Le 10 février éclate une véritable bombe dans le monde du cinéma : Bong Joon-Ho, réalisateur sud-coréen se voit recevoir les quatre plus prestigieux oscars : meilleur film international, meilleur film, meilleur réalisateur ainsi que meilleur scénario original. Son dernier film, Parasite, retrace l’histoire de la famille Kim qui, tel un vrai parasite, se mettra à ronger le tableau éclatant de la richissime famille Park.
Lorsque les journalistes lui posent cette question qui semble leur être si chère : « Quels cinéastes vous ont inspiré ? » il cite certains réalisateurs français tels que Clouzot ou Chabrol et d’autres américains comme Scorsese et Tarantino. Pour ce qui est du cinéma français, son influence sur le réalisateur semble bien évidente et cela à travers un élément, souvent écarté de plusieurs analyses, mais qui garde toutefois son importance : la nourriture. Que ce soit Chabrol, avec ses interminables scènes de repas familiaux ou encore potentiellement Kechiche qui scanne chirurgicalement Adèle lorsqu’elle ingurgite ses pâtes à la sauce bolognaise, bon nombre de réalisateurs français accordent une très grande importance à la nourriture dans leurs scénarios. En Corée du Sud, pas de spaghettis, mais plutôt des nouilles aux bœufs pour la famille Park et du pain de mie rassis pour les Kim. La nourriture, ici, véritable marqueur social, accompagne la famille lors de son ascension et la suit de la même manière vers la fin du récit.

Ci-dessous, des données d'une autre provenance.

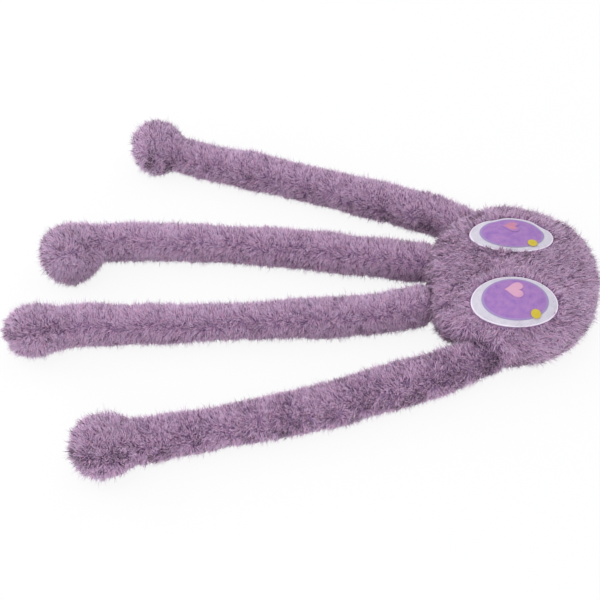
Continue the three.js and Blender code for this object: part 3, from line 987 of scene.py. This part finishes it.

La lumière joue également un rôle très important dans ce film. Si elle se fait parfois aveuglante, (notamment le plan ou Ki‑jeong tient la pêche) ou inexistante (lorsque qu’ils se retrouvent au sous-sol), c’est bien pour mettre en avant le caractère dramatique auquel sont confrontés les personnages mais que nous avons-nous même tendance à oublier tant le réalisateur arrive à nous tenir en haleine durant 2 longues heures à travers ce thriller glaçant.
Alors qu’on est carrément lassés de ces si prévisibles drames opposant riches à pauvres, favelas à buildings ou encore haillons à costumes trois pièces comme le fait déjà si bien Ken Loach dans ses films en peignant un portrait ridiculement pathétique des ouvriers qui souffrent, Bong Joo- Ho bouleverse les codes et pointe du doigt cette même classe qui peut se montrer méprisable, répugnante, manipulatrice, cynique et sans scrupules. Ici, le pathos est davantage suggéré que montré, on a du mal à avoir de la compassion pour cette famille faisant davantage preuve de fourberie que de réelle débrouillardise. Chaque protagoniste semble avoir un côté méprisable et pour une fois depuis bien longtemps, le spectateur n’est pas invité à prendre un quelconque parti durant cet immense drame vers lequel les deux familles courent inexorablement. La famille Kim agit non pas par idéologie mais par convoitise et jalousie. C’est à travers les brumes de l’alcool qu’ils ingurgitent dans le salon des Park que l’on comprend que leur unique but est de s’élever socialement : les enfants ne parlent pas de reprendre leurs études mais d’habiter dans cette richissime maison et de se prélasser des heures durant dans « la baignoire des riches ». C’est à travers une mise en scène millimétrée et un humour de potence que Bong Joon-Ho peint les affres de la misère sociale. Ce film, sans l’ombre d’un doute, représente un tournant pour la carrière de ce réalisateur qui semble se tourner vers un cinéma plus personnel certes, mais plus poignant et plus réaliste ce qui explique le succès très largement mérité de Parasite.